老社长还住在塬边七八十年代修建的一半是窑洞一半是土木结构房子的院子里,崖头上长满蒿草和顺崖壁扯着长长的蔓的植物,麻雀叽叽喳喳地在上面飞来飞去,房顶的瓦片由于天长日久的缘故显得参差不齐,上面长满了苔藓,花白的鸟粪洒满房顶,房脊中间裂了一指多宽的缝子,门窗上蓝色的油漆斑斑驳驳。透过窗子的玻璃,可以看到老伴正在斜靠着被子,慢腾腾地做着针线活儿。伙房位于崖面正中间的窑洞里,窑顶上被经年的烟熏得油黑发亮,靠近门的地方安了一个大黑红柜子,摆设与八九十年代基本一样。

老社长曾经有一个儿子,高中毕业没考上大学,就在家里劳动。因平时对儿子较为溺爱,事事总顺着他,稍有不如意的地方,儿子便破口大骂,有时骂些十分难听的话,从不分场合地点,不像子女所说的话,令老社长十分难堪。庄村邻舍的人都劝他孝敬自己的父母,别骂那些难听刻薄的话,他就是听不进去。前几年外出打工时不慎从建筑工地的高层上摔下来,钢筋从后背刺穿到前胸,没有抢救下来。

失去儿子的老社长显然对生活失去了希望,当别人都已经从塬边搬到公路两旁,盖起了小康住宅,他仍然住在二十多年前的老地方,与老伴相依为命,很少与别人往来,即就是庄子里过红白喜事,他也不到人堆里去,总是沉默寡言。农闲季节,每天大多时间总低着头,抱个旱烟锅“叭嗒叭嗒”狠狠地抽,任袅袅的烟在他面前缭绕。

看着他,我的思绪飞回到从前。那时,老社长的身体很强壮,在我们村子当了几十年的社长,每当村子里有什么事情,他总是第一个通知大家。记得我那时还在上学,假期里,全村人集中在一起修农田,那时还没有机械,全靠人力去修。

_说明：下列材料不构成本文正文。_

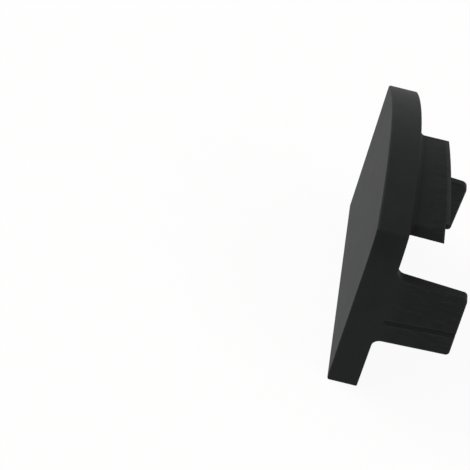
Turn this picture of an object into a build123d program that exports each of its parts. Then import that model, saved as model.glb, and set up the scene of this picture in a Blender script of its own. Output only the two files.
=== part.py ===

我和哥哥跟着妈妈来到修农田的地里,只见陡峭的山地被人们你一块我一块割成了豆腐块,待到我们家那一块挥锨舞镢、汗流浃背地修完时,便叫社长前来验方。只见他一手拿卷尺,一手拿笔记本,十分认真地丈量长宽高,不管谁让他多量一点点,他都笑着拒绝。那时,在我们的心里,他就是最大的官,谁家修了多少方土,谁家年终决算一共积了多少工分全掌握在他的笔下。

几十年过去了,尽管他现在已不是社长了,还因为家庭的变故,生活的十分清贫,但在我心里,他依然是一个官,一个很大很大的官。